Volatility in gold prices last year has been the lowest since 2005, indicating that it is now re-emerging as an asset class alternative to hedge against risks in other investment avenues such as equities. Volatility in gold prices touched 7.4 early this month and is now at 7.6, the lowest since May 2005.
Sudheesh Nambiath, Senior precious metal analyst, SE Asia, GFMS Thomson Reuters, says “Volatility is low across various assets, and the reversal in its trend is historically associated with uncertainty. Markets may not have yet factored in potential risks. And any risk event would result in increased volatility, which tends to support a case for higher gold prices.”
The potential risks are already on horizon. Equities have heated up with prices and indices trading at all-time highs across the globe, including in the US, India and HongKong. Metals, crude oil, major foreign currencies (against the US dollar) and even crypto currencies are scaling new heights from a year ago.
Gnanasekar Thiagarajan, Director, Commtrendz Research, agrees. He says, “Volatility in gold has been on the decline right from 2012. Low periods of Volatility lead to fewer price swings and correspondingly lower volumes. Normally, this indicates a bearish bias and the decline is usually slow”.
As far as gold is concerned, prices in general have been quite stable during the past five years and the trend will reverse when there is some trigger for the metal to start rising.
Gnanasekar explains, “The year 2009 saw peak volumes in gold after which there was a decline. However, in May 2017, volumes even overtook the 2009 highs briefly. Crude oil displayed a similar situation of flux with low volatility. However, larger triggers such as the Opec cuts have seen volatility increase lately. Similar triggers for gold are expected after which prices are likely to start rising. A weaker dollar, stretched valuations in stocks and declining crypto currencies - bitcoin prices could potentially be triggers -- could induce volatility going forward.”
Gold prices grew steadily between 2008 and 2012. However, after reaching a high of $1,900 an ounce, they stabilized at $1,250 levels. During the past one month, gold price have seen some uptick with risks rising.
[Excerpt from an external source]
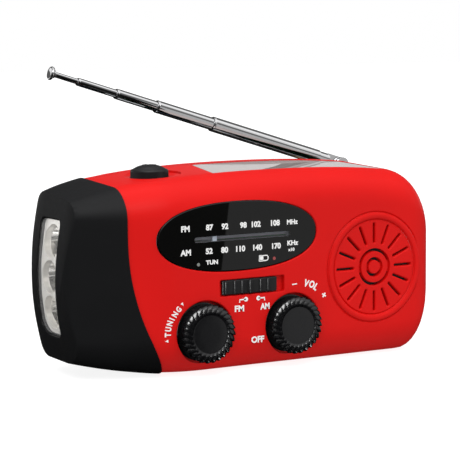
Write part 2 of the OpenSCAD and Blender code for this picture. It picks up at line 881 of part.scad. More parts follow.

In India, more than prices, it is the volumes on the Multi Commodity Exchange that fell prey to falling volatility. Trading in MCX gold futures, in terms of both quantity and value, has fallen sharply. In fact, in 2017 the average volume was about a fourth of that in 2013. Of course, the imposition of commodity transaction tax in July 2013 had also played a significant role in lower volumes. Low volatility reduces the price hedging requirement in general, leading to lower volumes.
Even the recent launch of gold options on MCX has seen falling volumes despite 2-3 settlement cycles is also because of low price volatility.
Says Ajay Kedia, Director, Kedia Commodities: “Both realised and implied volatilities in most asset classes are close to all-time lows. However lower volatility in gold has a message, as it comes despite heightened economic, political, and monetary uncertainty. It is our opinion, rather than buying volatility, it is better to be long gold.”
Kedia explains that volatility rising from low means fall in equities and positive for gold. In 2018, gold volatility is most likely to increase, in which case the equity markets will suffer.